After the officers were cleared of their charges by a Travis County jury, they expected to be returned to duty.

However, the Austin PD determined that the officers’ use of a Taser was “inappropriate, unnecessary, objectively unreasonable, and a violation of department policy,” KXAN reported.

The officers’ attorneys said they plan to appeal former Officers Petraitis and Pfaff’s terminations.

“We were hopeful that lessons had been learned from the evidence we presented in the criminal trial, particularly the scientific evidence regarding human perception from a tenured UT psychology professor, as well as the evidence we elicited from APD’s own training academy officers who instructed Officers Petraitis and Pfaff on Taser use,” attorneys for the officers, Ken Ervin and Doug O’Connell, said in a statement, according to the Statesman.

The announcement that the officers had been fired came as the clock ran out on the latest deadline for the chief to determine the officers’ fate.
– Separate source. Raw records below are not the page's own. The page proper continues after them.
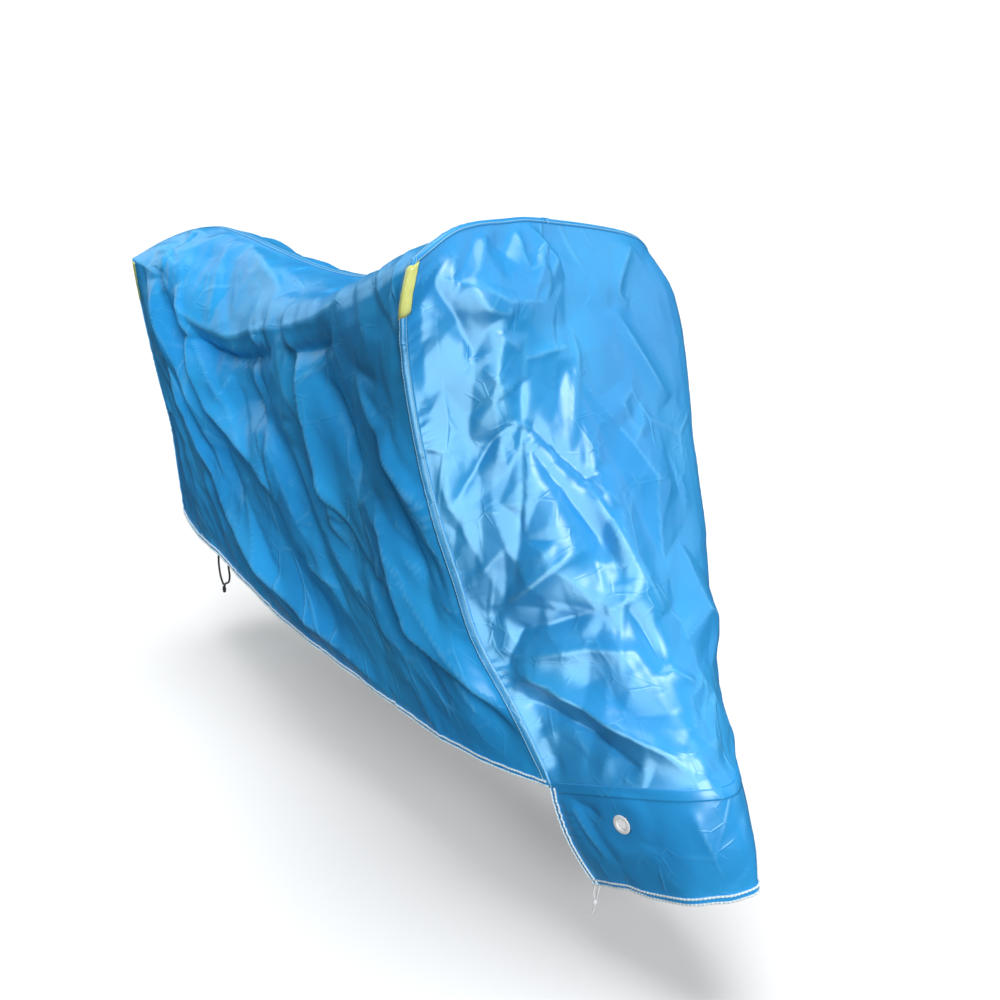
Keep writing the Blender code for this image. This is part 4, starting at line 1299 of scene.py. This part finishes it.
# %% Floor
FLOOR_Z = -HELD_AT.z
floor_work = bmesh.new()
bmesh.ops.create_grid(floor_work, x_segments=1, y_segments=1, size=30.0)
bmesh.ops.translate(floor_work, vec=(0.0, 0.0, FLOOR_Z), verts=floor_work.verts)
floor_mesh = bpy.data.meshes.new("floor")
floor_work.to_mesh(floor_mesh)
floor_work.free()
pale = Finish("pale_floor", Roughness=0.9)
pale.set("Base Color", (0.60, 0.60, 0.605, 1.0))
floor_mesh.materials.append(pale.material)
floor = bpy.data.objects.new("floor", floor_mesh)
bpy.context.collection.objects.link(floor)

# %% Lights
def soft_sun(name, from_direction, power, softness, colour=(1.0, 1.0, 1.0)):
    """Even light from one direction; a large angle gives soft shadows."""
    lamp = bpy.data.lights.new(name, "SUN")
    lamp.color = colour
    lamp.energy = power
    lamp.angle = math.radians(softness)
    light = bpy.data.objects.new(name, lamp)
    light.rotation_mode = "QUATERNION"
    light.rotation_quaternion = (-Vector(from_direction)).to_track_quat("-Z", "Y")
    bpy.context.collection.objects.link(light)
    return light


soft_sun("key_light", (0.83, -0.34, 0.44), 2.7, 26.0)
soft_sun("far_light", (0.45, 0.78, 0.42), 0.6, 60.0)
soft_sun("top_light", (-0.10, 0.05, 1.0), 2.1, 44.0)
soft_sun("rim_light", (-0.87, -0.15, 0.47), 0.75, 50.0, (0.80, 1.0, 1.0))
low_light = soft_sun("low_light", (0.64, -0.70, -0.26), 6.8, 76.0, (0.82, 1.0, 0.96))
low_light.visible_diffuse = False
front_only = bpy.data.collections.new("lit_by_low_light")
for piece in (front_cloth, bands["front_near_seam"], bands["ridge_near_seam"], bands["ridge_far_seam"]):
    front_only.objects.link(piece)
low_light.light_linking.receiver_collection = front_only
floor_only = bpy.data.collections.new("lit_by_floor_light")
floor_only.objects.link(floor)
for name, power, shadow in (("floor_light", 1.15, False), ("floor_shade", 0.65, True)):
    floor_light = soft_sun(name, (0.0, 0.0, 1.0), power, 36.0)
    floor_light.data.use_shadow = shadow
    floor_light.light_linking.receiver_collection = floor_only
floor.visible_diffuse = False
floor.visible_glossy = False
floor.visible_shadow = False
# How bright the sky is in the cloth's shade, behind the cover, and as a reflection.
SKY_FILL, SKY_SEEN, SKY_GLOSS = 0.14, 1.05, 0.05
world = bpy.data.worlds.new("studio")
world.use_nodes = True
sky = world.node_tree.nodes["Background"]
sky.inputs["Color"].default_value = (0.97, 0.985, 1.0, 1.0)
seen = world.node_tree.nodes.new("ShaderNodeLightPath")
share = world.node_tree.nodes.new("ShaderNodeMapRange")
share.inputs["To Min"].default_value = SKY_FILL
share.inputs["To Max"].default_value = SKY_SEEN
gleam = world.node_tree.nodes.new("ShaderNodeMapRange")
gleam.inputs["To Max"].default_value = SKY_GLOSS
world.node_tree.links.new(seen.outputs["Is Camera Ray"], share.inputs["Value"])
world.node_tree.links.new(share.outputs["Result"], gleam.inputs["To Min"])
world.node_tree.links.new(seen.outputs["Is Glossy Ray"], gleam.inputs["Value"])
world.node_tree.links.new(gleam.outputs["Result"], sky.inputs["Strength"])
bpy.context.scene.world = world
bpy.context.scene.view_settings.view_transform = "Standard"
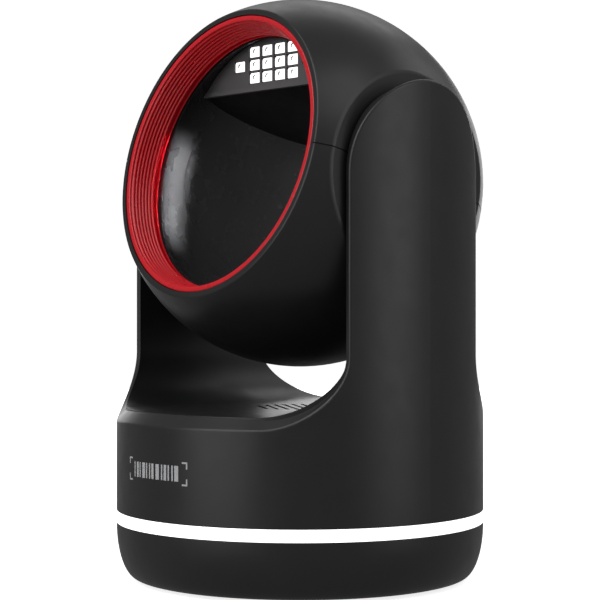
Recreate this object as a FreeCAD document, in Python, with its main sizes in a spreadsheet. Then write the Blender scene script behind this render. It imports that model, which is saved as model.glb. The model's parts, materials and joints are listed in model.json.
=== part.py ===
"""Desktop barcode scanner: a round weighted base with two arms, and a ball-shaped head that tilts between them.

Millimetres. +Z is up, the scan mouth faces -Y, the arms stand at +X and -X, and the feet rest on Z = 0.
"""
import FreeCAD, Part
import math
import os

import Sketcher

Vector = FreeCAD.Vector
Placement = FreeCAD.Placement
Rotation = FreeCAD.Rotation

AXIS_X = Vector(1, 0, 0)
AXIS_Y = Vector(0, 1, 0)
AXIS_Z = Vector(0, 0, 1)
WIDE = 120.0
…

In the disciplinary memo he released, Chief Manley said that parts of the officers’ reports were “simply not true,” and he accused the officers of coordinating their stories as a coverup, the Statesman reported.

“But for the event being fortuitously captured on [a body camera], we would never know what actually happened to Mr. Perkins,” the chief wrote. “Mr. Perkins was not standing, was not looking towards the creek as if planning on trying to get away, and was not attempting to walk away when the decision was made to deploy the Taser.”

“I find it improbable that both officers came up with a similar version of events, which included things that did not happen … as well as not recalling what actually did happen,” Chief Manley continued. “I have serious concerns that Officer Pfaff and Petraitis got their stories straight before they spoke with [a supervisor] and prepared their reports and the probable cause affidavit.”

He said he didn’t believe the officers’ story that they had misremembered because they were under stress, the Statesman reported.

“A claim that the officers were under such extreme stress that they suffered some type of memory lapse, amnesia, incorrectly perceived the events, or got the events out of sequence is without merit,” the chief wrote. “These are two senior officers with extensive experience and training.”

The Austin police officers’ union fired back at Chief Manley’s memo and said they were “sickened” by it, the Statesman reported.

“Plenty of science and research exists and is readily available on the topics of perception, attention, memory, sensory overload and a host of other reasons that people don’t remember situations the same way a camera can record them,” Union President Ken Casaday and Vice President Thomas Villarreal wrote in a combined statement. “This was information that was given at trial.”